■ **Exercise instructions**:
Begin at the first line and end at the line containing "points = [vertex.co". Extract exactly those lines.

--- start of Material ---

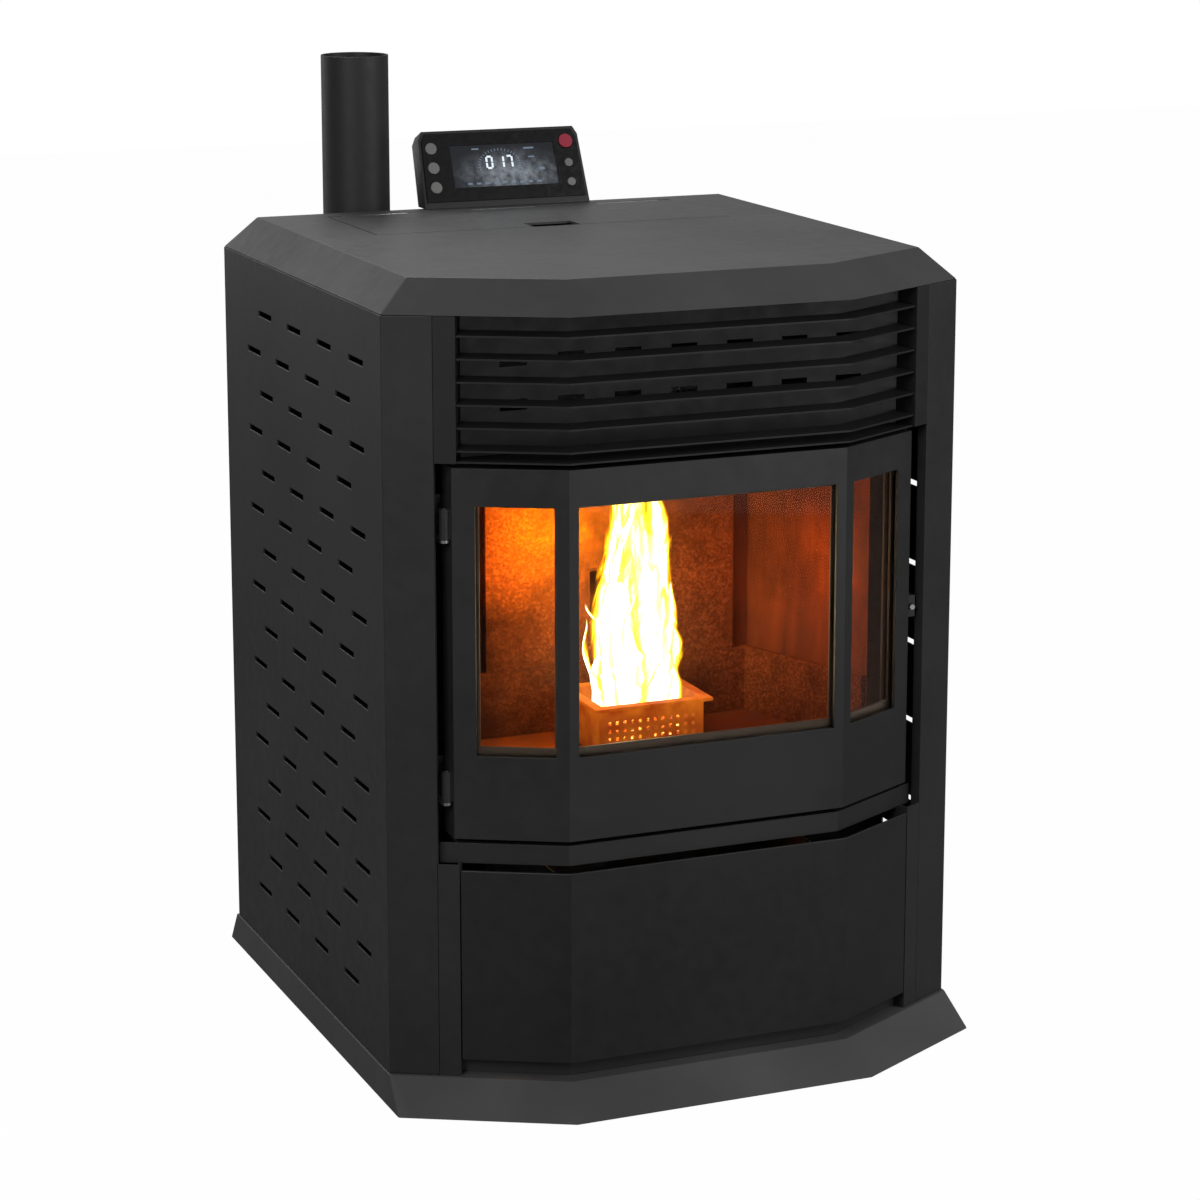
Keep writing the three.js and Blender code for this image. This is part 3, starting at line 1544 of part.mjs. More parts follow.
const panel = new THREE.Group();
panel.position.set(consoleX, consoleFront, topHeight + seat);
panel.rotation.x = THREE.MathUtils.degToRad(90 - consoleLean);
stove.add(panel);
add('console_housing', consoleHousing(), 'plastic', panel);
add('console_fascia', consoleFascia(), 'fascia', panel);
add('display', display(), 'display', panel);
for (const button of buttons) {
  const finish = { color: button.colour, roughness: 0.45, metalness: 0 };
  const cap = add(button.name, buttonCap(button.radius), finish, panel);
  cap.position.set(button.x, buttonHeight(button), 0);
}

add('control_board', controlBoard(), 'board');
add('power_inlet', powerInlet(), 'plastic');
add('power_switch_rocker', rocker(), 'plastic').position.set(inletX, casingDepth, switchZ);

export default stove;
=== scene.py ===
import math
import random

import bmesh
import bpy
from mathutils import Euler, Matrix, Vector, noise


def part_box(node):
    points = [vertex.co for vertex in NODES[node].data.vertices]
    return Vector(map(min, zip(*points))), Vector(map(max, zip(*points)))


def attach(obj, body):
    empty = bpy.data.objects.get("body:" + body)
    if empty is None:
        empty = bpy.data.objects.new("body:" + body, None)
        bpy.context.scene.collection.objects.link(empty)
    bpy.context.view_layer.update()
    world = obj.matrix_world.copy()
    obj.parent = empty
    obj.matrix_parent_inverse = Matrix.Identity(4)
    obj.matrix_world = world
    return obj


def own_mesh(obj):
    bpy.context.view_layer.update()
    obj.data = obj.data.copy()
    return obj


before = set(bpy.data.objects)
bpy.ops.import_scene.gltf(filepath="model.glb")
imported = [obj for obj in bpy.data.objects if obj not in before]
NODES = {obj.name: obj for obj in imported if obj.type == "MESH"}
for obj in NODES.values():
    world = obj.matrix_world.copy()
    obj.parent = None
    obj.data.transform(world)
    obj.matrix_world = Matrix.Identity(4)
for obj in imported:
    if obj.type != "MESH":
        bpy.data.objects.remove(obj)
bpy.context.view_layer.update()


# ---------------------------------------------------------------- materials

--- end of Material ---

■ **Answer**:
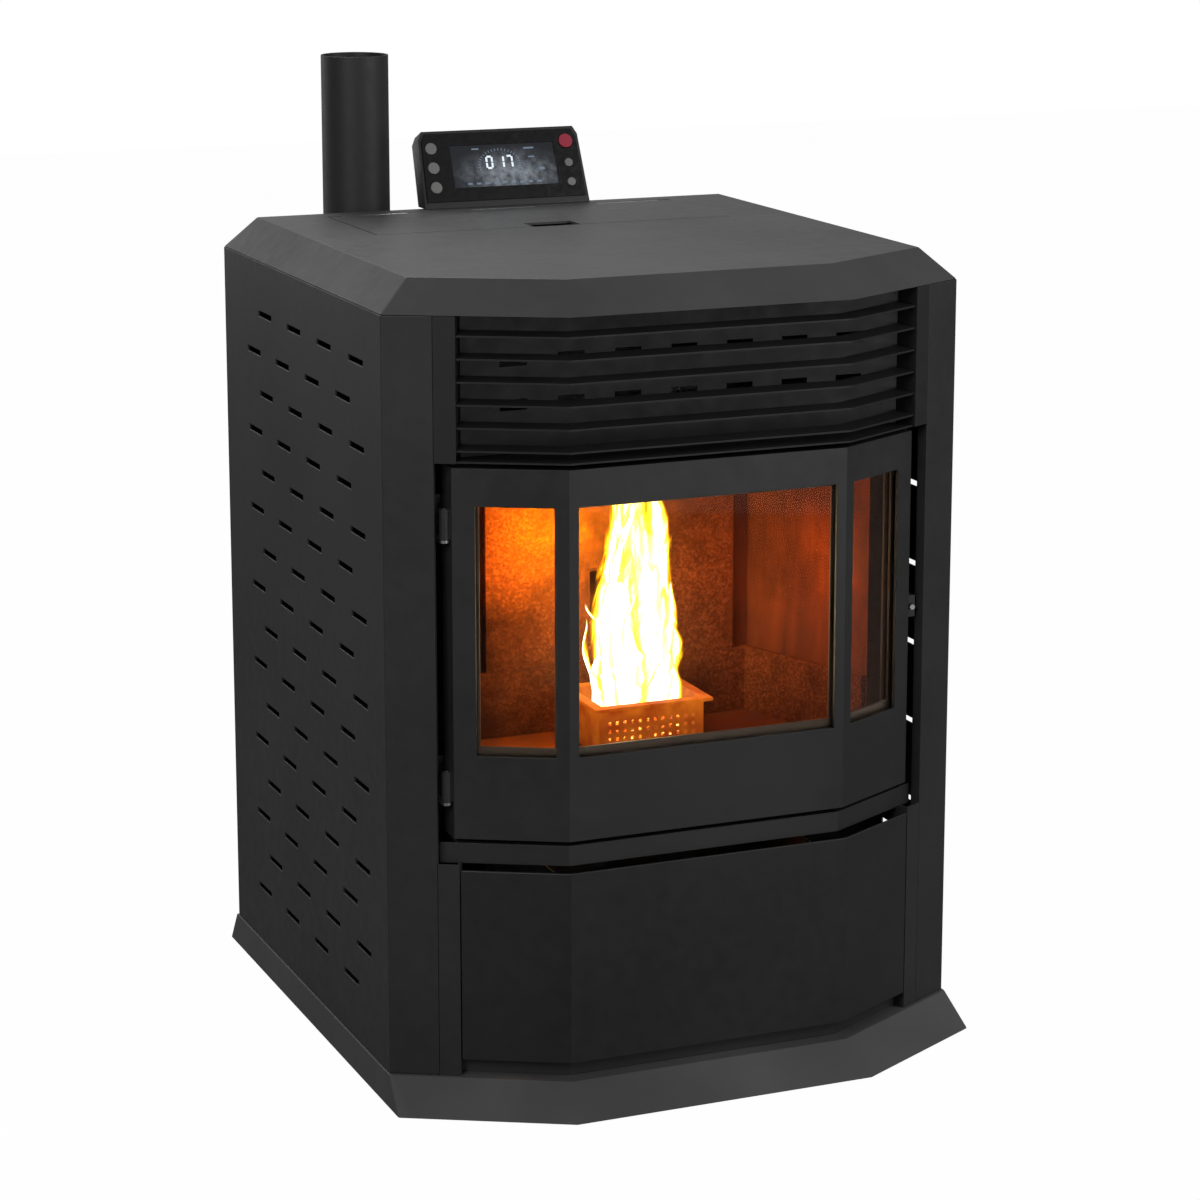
Keep writing the three.js and Blender code for this image. This is part 3, starting at line 1544 of part.mjs. More parts follow.
const panel = new THREE.Group();
panel.position.set(consoleX, consoleFront, topHeight + seat);
panel.rotation.x = THREE.MathUtils.degToRad(90 - consoleLean);
stove.add(panel);
add('console_housing', consoleHousing(), 'plastic', panel);
add('console_fascia', consoleFascia(), 'fascia', panel);
add('display', display(), 'display', panel);
for (const button of buttons) {
  const finish = { color: button.colour, roughness: 0.45, metalness: 0 };
  const cap = add(button.name, buttonCap(button.radius), finish, panel);
  cap.position.set(button.x, buttonHeight(button), 0);
}

add('control_board', controlBoard(), 'board');
add('power_inlet', powerInlet(), 'plastic');
add('power_switch_rocker', rocker(), 'plastic').position.set(inletX, casingDepth, switchZ);

export default stove;
=== scene.py ===
import math
import random

import bmesh
import bpy
from mathutils import Euler, Matrix, Vector, noise


def part_box(node):
    points = [vertex.co for vertex in NODES[node].data.vertices]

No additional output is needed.